Now the parts that move from the other objects and impinge on the ray of sight are in some cases smaller, in others larger than, and in still other cases equal in size to, the parts of the ray of sight itself. Those that are equal are imperceptible, and these we naturally call
transparent
. Those that are larger contract the ray of sight while those that are smaller, on the other hand, dilate it, and so are “cousin” to what is cold or hot in the case of the flesh, and, in the case of the tongue, with what is sour, or with all those [e] things that generate heat and that we have therefore called “pungent.” So
black
and
white,
it turns out, are properties of contraction and dilation, and are really the same as these other properties, though in a different class, which is why they present a different appearance. This, then, is how we should speak of them:
white
is what dilates the ray of sight, and
black
is what does the opposite.

Now when a more penetrating motion of a different type of fire pounces on the ray of sight and dilates it right up to the eyes, and forces its way
[68]
through the very passages within the eyeballs and melts them, it discharges from those passages a glob of fire and water which we call a tear.
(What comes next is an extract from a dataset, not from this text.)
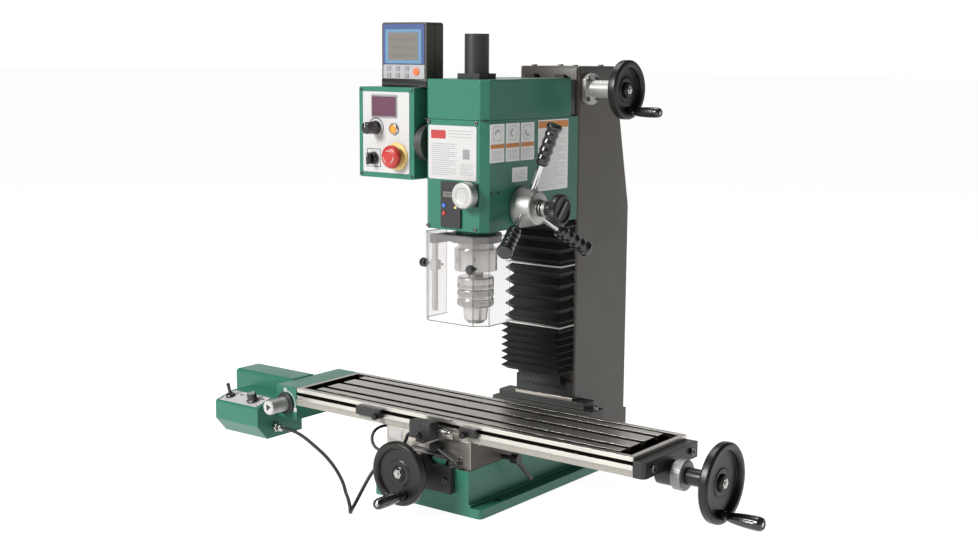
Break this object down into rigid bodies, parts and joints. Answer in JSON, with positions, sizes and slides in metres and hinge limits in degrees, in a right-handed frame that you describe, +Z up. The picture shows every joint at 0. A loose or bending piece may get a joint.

The penetrating motion itself consists of fire, and as it encounters fire from the opposite direction, then, as the one fire leaps out from the eyes like a lightning flash and the other enters them but is quenched by the surrounding moisture, the resulting turmoil gives rise to colors of every hue. The disturbance so produced we call “dazzling,” and that which produces it we name
bright
and
brilliant
.

On the other hand, the type of fire that is intermediate between white [b] and bright is one that reaches the moisture in the eyes and blends with it, but is not brilliant. As the fire shines through the moisture with which it is mixed, it yields the color of blood, which we call
red
. And when bright is mixed with red and white, we get
orange
. But it would be unwise to state the proportions among them, even if one could know them. It is impossible, even approximately, to provide a proof or a likely account on these matters.

[c] Now red mixed with black and white is of course
purple
. When this combination is burnt further and more black is mixed with it, we get
violet
.
Gray
is a mixture of black and white, and the mixture of orange and gray produces
amber
.
Beige
comes from white mixed with orange. White combined with bright and immersed in a saturated black produces a
cobalt blue
color, which, when blended with white, becomes
turquoise
. A mixture [d] of amber with black yields
green
. As for the other hues, it should be fairly clear from the above cases by what mixtures they are to be represented in a way that preserves our “likely story.” But if anyone in considering these matters were to put them to an actual test, he would demonstrate his ignorance of the difference between the human and the divine. It is god who possesses both the knowledge and power required to mix a plurality into a unity and, conversely, to dissolve a unity into a plurality, while no human being could possess either of these, whether at the present time or at any time in the future.

[e] And so all these things were taken in hand, their natures being determined then by necessity in the way we’ve described, by the craftsman of the most perfect and excellent among things that come to be, at the time when he brought forth that self-sufficient, most perfect god. Although he did make use of the relevant auxiliary causes, it was he himself who gave their fair design to all that comes to be. That is why we must distinguish two forms of cause, the divine and the necessary. First, the divine, for
[69]
which we must search in all things if we are to gain a life of happiness to the extent that our nature allows, and second, the necessary, for which we must search for the sake of the divine. Our reason is that without the necessary, those other objects, about which we are serious, cannot on their own be discerned, and hence cannot be comprehended or partaken of in any other way.